On 10.02.2013 11:36, Andrey Zonov wrote:
On 2/10/13 9:05 AM, Kevin Oberman wrote:

This is a subject rather near to my heart, having fought battles with
congestion back in the dark days of Windows when it essentially
defaulted to TCPIGNOREIDLE. It was a huge pain, but it was the only
way Windows did TCP in the early days. It simply did not implement
slow-start. This was really evil, but in the days when lots of links
were 56K and T-1 was mostly used for network core links, the Internet,
small as it was back then, did not melt, though it glowed a
frightening shade of red fairly often. Today too many systems running
like this would melt thins very quickly.


Google made many many TCP tweaks.  Increased initial window, small RTO,
enabled ignore after idle and others.  They published that, other people
just blindly applied these tunings and the Internet still works.

In general Google does provide quite a bit of data with their experiments
showing that it isn't harmful and that it helps the case.

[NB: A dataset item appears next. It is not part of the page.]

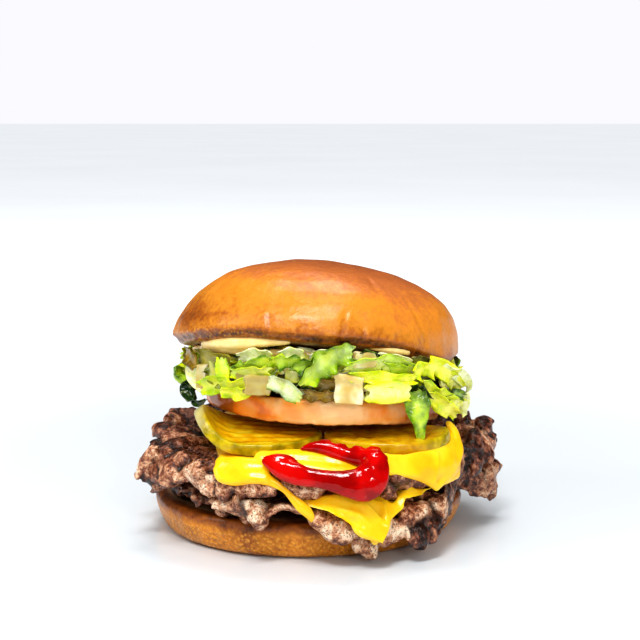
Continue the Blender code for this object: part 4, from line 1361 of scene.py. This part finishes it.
class BurgerCheese(bpy.types.PropertyGroup):
    swell: length_of("Swell", 0.5 * MM, "How far a melted slice swells")
    colour: colour_of("Cheese", "FFC414", "Body of the melted slices")


class BurgerSauce(bpy.types.PropertyGroup):
    ketchup: colour_of("Ketchup", "A40101", "Body of the ketchup")
    spread: colour_of("Spread", "FADE98", "Cream spread under the lid")


class BurgerPickle(bpy.types.PropertyGroup):
    ridge_depth: length_of("Ridge depth", 0.42 * MM, "Height of the crinkle cut")
    rind_start: FloatProperty(name="Rind start",
                              description="Share of a slice's half width where its rind starts",
                              subtype="FACTOR", min=0.5, max=1.0, default=0.88)
    flesh: colour_of("Flesh", "D29C06", "Inside of the pickles")
    rind: colour_of("Rind", "AA9406", "Skin of the pickles")


class BurgerTomato(bpy.types.PropertyGroup):
    skin: colour_of("Skin", "EE8018", "Outside of the tomato")
    flesh: colour_of("Flesh", "CC6A1A", "Cut face of the tomato")


class BurgerSalad(bpy.types.PropertyGroup):
    shreds: IntProperty(name="Loose shreds", description="Shreds of lettuce round the heap",
                        min=1, max=400, default=190)
    green: colour_of("Leaf", "98BA04", "Middle green of the lettuce")
    onion: colour_of("Onion", "EEDC94", "Body of the onion")


class BurgerStudio(bpy.types.PropertyGroup):
    fill: FloatProperty(name="Fill light", description="Strength of the light from all round",
                        min=0.0, max=4.0, default=0.7)
    key: FloatProperty(name="Key light", description="Power of the main soft lamp", unit="POWER", min=0.0,
                       max=100.0, default=7.2)
    floor: colour_of("Floor", "D6DBDF", "Pale floor")
    backdrop: colour_of("Backdrop", "E8E7EC", "What is behind the floor")


class BURGER_OT_heel(bpy.types.Operator):
    """Bottom of the bun, with its bubbly golden side and dark cut edge"""

    bl_idname = "burger.heel"
    bl_label = "Heel"

    def execute(self, context):
        make_heel(context.scene.burger_bun)
        return {"FINISHED"}


class BURGER_OT_crown(bpy.types.Operator):
    """Domed top of the bun, with its creases and darker rim"""

    bl_idname = "burger.crown"
    bl_label = "Bun top"

    def execute(self, context):
        make_crown(context.scene.burger_bun)
        return {"FINISHED"}


class BURGER_OT_patties(bpy.types.Operator):
    """Two smashed beef patties with rough rims"""

    bl_idname = "burger.patties"
    bl_label = "Patties"

    def execute(self, context):
        beef = context.scene.burger_beef
        make_patty("patty_lower", "beef_lower", ["cheese_lower", "bun_base"], LOWER_CHUNKS, beef, 11)
        make_patty("patty_upper", "beef_upper", ["cheese_upper"], UPPER_CHUNKS, beef, 23)
        return {"FINISHED"}


class BURGER_OT_cheese(bpy.types.Operator):
    """Two melted slices of cheese that hang over the patties"""

    bl_idname = "burger.cheese"
    bl_label = "Cheese"

    def execute(self, context):
        cheese = context.scene.burger_cheese
        make_cheese("cheese_lower", "melt_lower", LOWER_MELT, cheese)
        make_cheese("cheese_upper", "melt_upper", UPPER_MELT, cheese)
        return {"FINISHED"}


class BURGER_OT_ketchup(bpy.types.Operator):
    """Glossy loop of ketchup that runs down the front"""

    bl_idname = "burger.ketchup"
    bl_label = "Ketchup"

    def execute(self, context):
        make_ketchup(context.scene.burger_sauce)
        return {"FINISHED"}


class BURGER_OT_pickles(bpy.types.Operator):
    """Two crinkle-cut slices of pickle"""

    bl_idname = "burger.pickles"
    bl_label = "Pickles"

    def execute(self, context):
        pickle = context.scene.burger_pickle
        left = ("pickle_left", "pickle_chip_left", (-15.5, -33.5), (17.5, 20.5), 5, left_pickle_middle, 0.4)
        right = ("pickle_right", "pickle_chip_right", (26.5, -33), (21, 16.5), 85, right_pickle_middle, 0.38)
        make_pickle(*left, pickle)
        make_pickle(*right, pickle)
        return {"FINISHED"}


class BURGER_OT_tomato(bpy.types.Operator):
    """Thick slice of tomato that leans back"""

    bl_idname = "burger.tomato"
    bl_label = "Tomato"

    def execute(self, context):
        make_tomato(context.scene.burger_tomato)
        return {"FINISHED"}


class BURGER_OT_salad(bpy.types.Operator):
    """Heap of shredded lettuce and onion"""

    bl_idname = "burger.salad"
    bl_label = "Salad"

    def execute(self, context):
        salad = context.scene.burger_salad
        make_core(salad)
        make_lettuce(salad)
        make_onion(salad)
        return {"FINISHED"}


class BURGER_OT_spread(bpy.types.Operator):
    """Cream spread under the crown"""

    bl_idname = "burger.spread"
    bl_label = "Spread"

    def execute(self, context):
        make_spread(context.scene.burger_sauce)
        return {"FINISHED"}


class BURGER_OT_stage(bpy.types.Operator):
    """Pale floor, soft studio light and camera"""

    bl_idname = "burger.stage"
    bl_label = "Stage"

    def execute(self, context):
        make_stage(context.scene.burger_studio)
        return {"FINISHED"}


SETTINGS = {
    "burger_bun": BurgerBun,
    "burger_beef": BurgerBeef,
    "burger_cheese": BurgerCheese,
    "burger_sauce": BurgerSauce,
    "burger_pickle": BurgerPickle,
    "burger_tomato": BurgerTomato,
    "burger_salad": BurgerSalad,
    "burger_studio": BurgerStudio,
}
OPERATORS = [
    BURGER_OT_heel,
    BURGER_OT_patties,
    BURGER_OT_cheese,
    BURGER_OT_ketchup,
    BURGER_OT_pickles,
    BURGER_OT_tomato,
    BURGER_OT_salad,
    BURGER_OT_spread,
    BURGER_OT_crown,
    BURGER_OT_stage,
]


class BURGER_PT_layers(bpy.types.Panel):
    """The burger's layers, from the heel up, and what each is made to"""

    bl_label = "Double Cheeseburger"
    bl_idname = "BURGER_PT_layers"
    bl_space_type = "VIEW_3D"
    bl_region_type = "UI"
    bl_category = "Burger"

    def draw(self, context):
        layout = self.layout
        for operator in OPERATORS:
            layout.operator(operator.bl_idname)
        for setting in SETTINGS:
            group = getattr(context.scene, setting)
            box = layout.box()
            for name in group.__annotations__:
                box.prop(group, name)


def register():
    for group in SETTINGS.values():
        bpy.utils.register_class(group)
    for name, group in SETTINGS.items():
        setattr(bpy.types.Scene, name, PointerProperty(type=group))
    for operator in OPERATORS:
        bpy.utils.register_class(operator)
    bpy.utils.register_class(BURGER_PT_layers)


def unregister():
    bpy.utils.unregister_class(BURGER_PT_layers)
    for operator in reversed(OPERATORS):
        bpy.utils.unregister_class(operator)
    for name, group in SETTINGS.items():
        delattr(bpy.types.Scene, name)
        bpy.utils.unregister_class(group)


def main():
    register()
    bpy.ops.burger.heel()
    bpy.ops.burger.patties()
    bpy.ops.burger.cheese()
    bpy.ops.burger.ketchup()
    bpy.ops.burger.pickles()
    bpy.ops.burger.tomato()
    bpy.ops.burger.salad()
    bpy.ops.burger.spread()
    bpy.ops.burger.crown()
    bpy.ops.burger.stage()


if __name__ == "__main__":
    main()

Smaller RTO (1s) has become a RFC so there was very broad consensus in
TCPM that is a good thing.  We don't have it yet because we were not fully
compliant in one case (loss of first segment).  I've fixed that a while
back and will bring 1s RTO soon to HEAD.

I'm pretty sure that Google doesn't ignore idle on their Internet facing
servers.  They may have proposed a decay mechanism in the past.  I'd have
to check the TCPM archives for that.